Ethics & Christian living

The ironic consequences of believing we are good

The podcast, The Holy Post gives a thoughtful Christian take on current affairs which is fresh, well-informed, non-tribal and often very funny.

In a recent episode they interview the New York Times journalist and Yale lecturer David Brooks. Brooks is an interesting voice because he is a moderate conservative who spend much of his time in highly liberal environments.

The problem of sin

In discussions about faith, there are few subjects more difficult than sin. ‘Injustice’ is a far more popular topic. ‘Sin’ sounds judgemental, condemnatory and a real conversation-stopper. Most people have essentially abandoned the concept.

But does this shift help us make sense of the world we see around us? What are the consequences of essentially seeing ourselves as good?

Brooks believes that this shift has had a profound impact on our personal and political welfare.

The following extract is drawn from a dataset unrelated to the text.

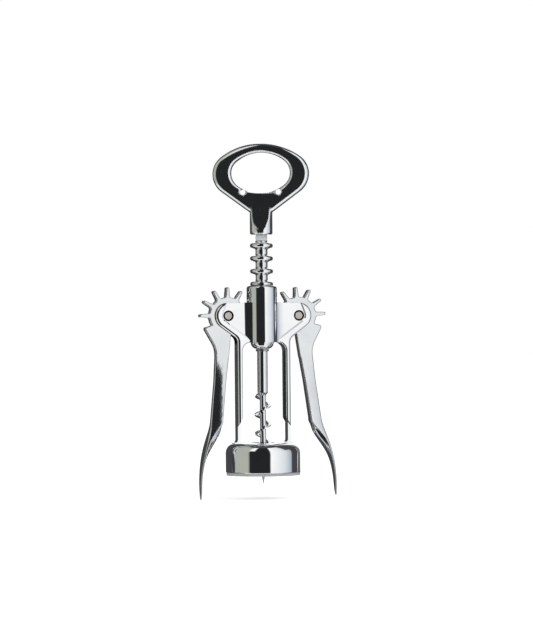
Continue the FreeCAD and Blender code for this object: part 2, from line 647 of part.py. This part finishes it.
def make_lever(label, side, opening):
    """Geared head and arm in one casting; the finger end turns edge on."""
    mirror = -1 if side else 1
    body = new_body(label, (f"{side}pin_offset", "0", "pin_height"), (0, -mirror, 0), opening)
    disc = new_sketch(body, "hub_profile", "XZ_Plane")
    add_circle(disc, "0", "0", "gear_root_radius")
    add_pad(body, disc, "hub", "gear_thickness", symmetric=True)
    web = new_sketch(body, "web_profile", "XZ_Plane")
    add_outline(web, sided(head_outline(), side))
    add_pad(body, web, "web", "gear_thickness", symmetric=True)
    dress(body, "Fillet", "heel_corner", "heel_round", lambda edge: runs_along(
        edge, mirror * value("heel_out"), value("-heel_drop")))
    dress(body, "Fillet", "waist_hollow", "waist_round", lambda edge: runs_along(
        edge, mirror * value("waist_outer"), value(WAIST_UP)))

    tooth = new_sketch(body, "tooth_profile", "XZ_Plane")
    add_outline(tooth, sided(tooth_outline(), side))
    finger = add_pad(body, tooth, "tooth", "gear_thickness", symmetric=True)
    doc.recompute()
    teeth = body.newObject("PartDesign::PolarPattern", "teeth")
    teeth.Originals = [finger]
    teeth.Axis = (tooth, ["N_Axis"])
    teeth.Reversed = bool(POLAR_BACKWARDS[side])
    teeth.setExpression("Occurrences", linked("gear_teeth"))
    teeth.setExpression("Angle", linked("(gear_teeth - 1) * 360 / gear_divisions"))
    body.Tip = teeth
    dress(body, "Fillet", "tooth_roots", "tooth_root_round", is_tooth_root)
    dress(body, "Chamfer", "head_rim", "gear_edge", is_head_rim)

    sections = {}
    for station, numbers in ARM_STATIONS:
        sections[station] = new_sketch(body, f"{station}_section", "XY_Plane", f"-{station}_drop")
        add_outline(sections[station], sided(section_outline(station), side))
    add_loft(body, "arm", [sections[station] for station in STRAIGHT_STATIONS], ruled=True)
    bent = [sections[station] for station, numbers in ARM_STATIONS if station not in STRAIGHT_STATIONS[:-1]]
    add_loft(body, "finger_end", bent, ruled=False)
    bore = new_sketch(body, "bore_profile", "XZ_Plane")
    add_circle(bore, "0", "0", "pin_radius + pin_clearance")
    add_pocket(body, bore, "pin_bore", "2 * gear_thickness")
    return body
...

I was impressed by how clearly and succinctly he expressed it so I wanted to share his words.

The struggle to be good

“Those who grew up in the church or any religious tradition or frankly even the secular tradition up until 70 years ago, grew up with the idea that we are wonderfully made, but also broken and sinful.

We therefore have to struggle to become good people. And we do that through our spiritual disciplines, acts of Christian formation, or through character building…they believed that you could not have a good society unless people were willing to build character…

One of the things they did was to look at their chief sin, whether it was anger, greed, envy and they worked on it. They tried to diminish the power of their chief sin.

Another thing they did was try to fall in love with the right things. St Augustine is right, you become what you love. And if you love God, you’ll become a little more Christlike. If you love goodness, you’ll become a little good, if you love money, you’ll become a little greedy…so it’s a question of organising your loves. That is what faith, hopefully, give us.

Another view of the human person

And that was the prevailing view for centuries. Then round about 1950 we have another view of the human person which is that people are good inside and all the evil in the world is outside, it’s by institutions . And so you don’t have to do any character formation because you are naturally good, you just have to be free.

And once you start thinking you are good inside, you give your selfishness free reign. And you stop with the act of character formation, which gives you something to do in life and gives you sense of moral meaning.

And so when everyone thinks they are good it doesn’t lead to lots of self-esteem, it leads to a lot of fragility because people do not understand why the world is not working, why they are not living up to their expectations. They feel fragile and as a result you get rising depression rates, rising suicide rates, rising opiate addictions.”

In a good view of the human person, the line between good and evil runs down the line of every human heart. In the political view of the human person, the line between good and evil runs between us and them. You declare yourself innocent and you declare the people who are oppressing you as evil.

Challenging accepted wisdom

Brooks’ words challenge the accepted wisdom of our age.

There is endless talk about affirmation and self-acceptance but low self-esteem and poor mental health are rampant. Social media, which has so much potential to connect people, often fuels divisions through a toxic form of self-righteousness.

Perhaps acceptance of our common brokenness might be good for us? Perhaps its the road to hope?

Ancient wisdom

This morning I read the ancient story of Cain and Abel. I was struck by the enduring relevance of God’s warning to Cain (Genesis 4:7):

“Sin is crouching at your door; it desires to have you, but you must rule over it.”

This threat and challenge is a perpetual one.  Cain ignores the warning and murders his brother. History gives us no reason for optimism about the essential goodness of either individuals nor institutions.

Rather than being depressing or making us cynical, a humble acceptance of sin and brokenness is healthy and realistic. Its the fire alarm that wakes us to reality. It prepares and equips us to engage with the world as it really is.

8 thoughts on “The ironic consequences of believing we are good”

  1. Sorry I can find the article when I click on Read more of this post. It just gives me a message “Oops! That page can’t be found”

    Not sure whether the problem is at my end or yours.


    David Greenfield


  2. Excellent article Jon. The acceptance of our own brokenness – the sinful nature to a different phrase – is, perhaps, the start of humility. And with humility comes the acceptance of the Father’s love and for other people. Even if they don’t agree with everything we say!


  3. I did not have enough space to include these comments from David Brooks but I thought these were particularly insightful words about politics:

    “Politics is about deliberating and finding solutions within diverse societies without killing each other…its about compromise and shades of grey most of the time and the practical business of passing legislation…

    If you are looking for spiritual meaning in that then you are twisting politics into something its not, you are twisting it into a cultural crusade, which is exactly what it has become. I am struck by how many people are addicted to politics but they don’t care about legislation…what they want is the cultural performance.”


  4. Belief in original goodness goes back to Rousseau and probably further, actually it is inherent in our fallenness… it is the danger inherent in the back to nature thought process. But nature is red in tooth and claw and is itself fallen.